With oil paintings, you usually have to wait for one layer of paint to dry before you can apply the next, and it can take days, weeks, or months for a layer to dry enough to paint the next layer. (da Vinchi did not pull a Bob Ross.) Then it may take up to a year for the almost-finished painting to dry before it can be finished by varnishing. da Vinchi used a special technique involving applying dozens of very thin layers of glaze over the top of the Mona Lisa, waiting for each layer to dry in between. So, years from start to finish.
For that matter, was DaVinci mixing his own paints? Did he have to wait weeks or months for a special pigment to become available? Did he have to wait for a caravan from Arabia to bring in camel hair he needed to make his brushes? IANA art expert, but something tells me Leo didn’t use very much off-the-shelf stuff.
I doubt that there was any “off the shelf” stuff back then, and every artist probably had their own particular formula. (Sometimes expensive, too, like powdered lapis-lazuli.)

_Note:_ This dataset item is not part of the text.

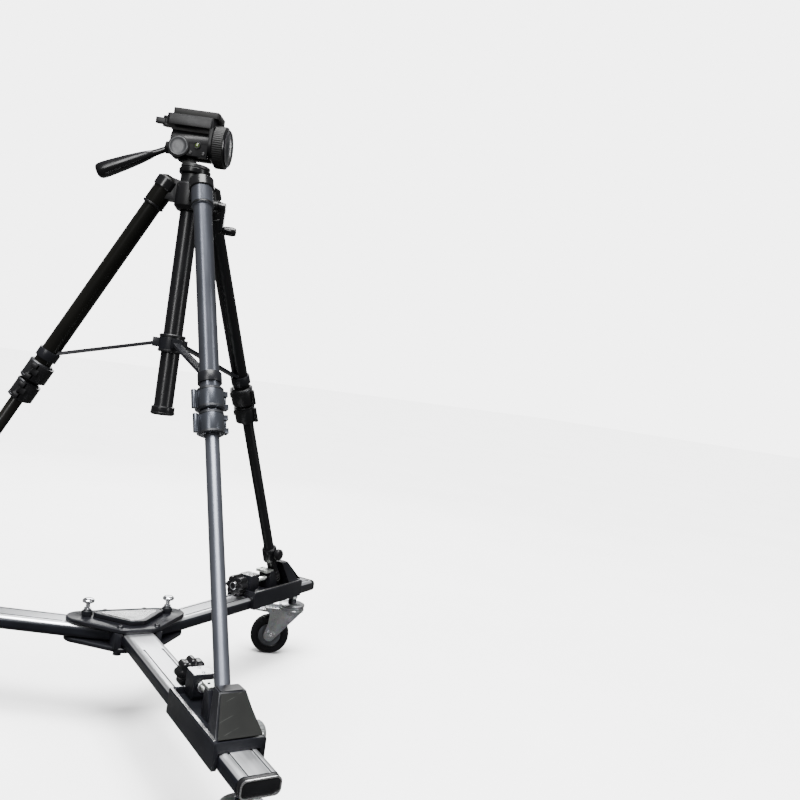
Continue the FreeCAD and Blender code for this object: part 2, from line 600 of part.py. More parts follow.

And that reminds me of the movie Girl With Pearl Earring, where Pearl Girl (Scarlett Johansson, back when she got roles playing ordinary humans) [URL=“Scarlett Johansson - Wikipedia”]gets a job as an assistant paint maker to Vermeer.
One coat or two?
Good to read that at least some effort went into making the world’s most overrated piece of art ever.
???
Nobody mentioned Jackson Pollock.
Leonardo was notorious for that - he had to be nagged several years to finish the Last Supper. Even then, he painted it on plaster over a concrete wall that caused moisture to attack it from behind. Before the restoration a few decades ago it was almost unrecognizable, I’ve heard. The picture was so badly faded that the monks put in a door and cut off Jesus’ feet because they did not realize the painting extended that far down.
(When I saw it in 2001 - they limited the number of guests at a time, and you entered through the side doubled door airlock so humidity could be strictly controlled. Then you went out the open corridor where the gift shop was, and the staff there had opened their window wide open to get some air.)
Yes, in Girl With A Pearl Earring, IIRC there was some discussion about horse urine(?) used as a particular yellow colouring agent in Vermeer’s painting. However, I suspect most real artists could buy most of the mundane things like brushes from merchants; it would be the more specific things like fancy pigments that were expensive, and they would most likely mix all their own paints (or supervise apprentices doing so).
I’ve seen artists at the County Fair that will do a charcoal drawing of a subject in less than 20 mins.
They didn’t charge much either.
I have a drawing of my wife. It was done years ago on a date at the fair.
And they’ll paint your kid’s face in a minute!
Ah Scarlett Johansson. I’d always wondered how they could make a credible movie where the master of the house endangered his home and relationships by being attracted to the hired help, but Scarlett Johansson explains it. (I never watched the movie).
There was a fascinating travelling exhibit on da Vinci at our Museum of Science a few months ago. A huge part was devoted to the Mona Lisa and a (relatively) recent series of researches on it. It turns out that the painting was done and reworked a total of four times, and we can see at least parts of each version. So it’s not as if the Mona Lisa is a single small painting – it’s four paintings by the same artist, and each probably had a lot of work and rework going into it.
Then you want to watch “Match Point”. A modern setting, but once again Scarlett is the temptation and I have to warn you it is very interestingly unpredictable. Not exactly a romantic comedy.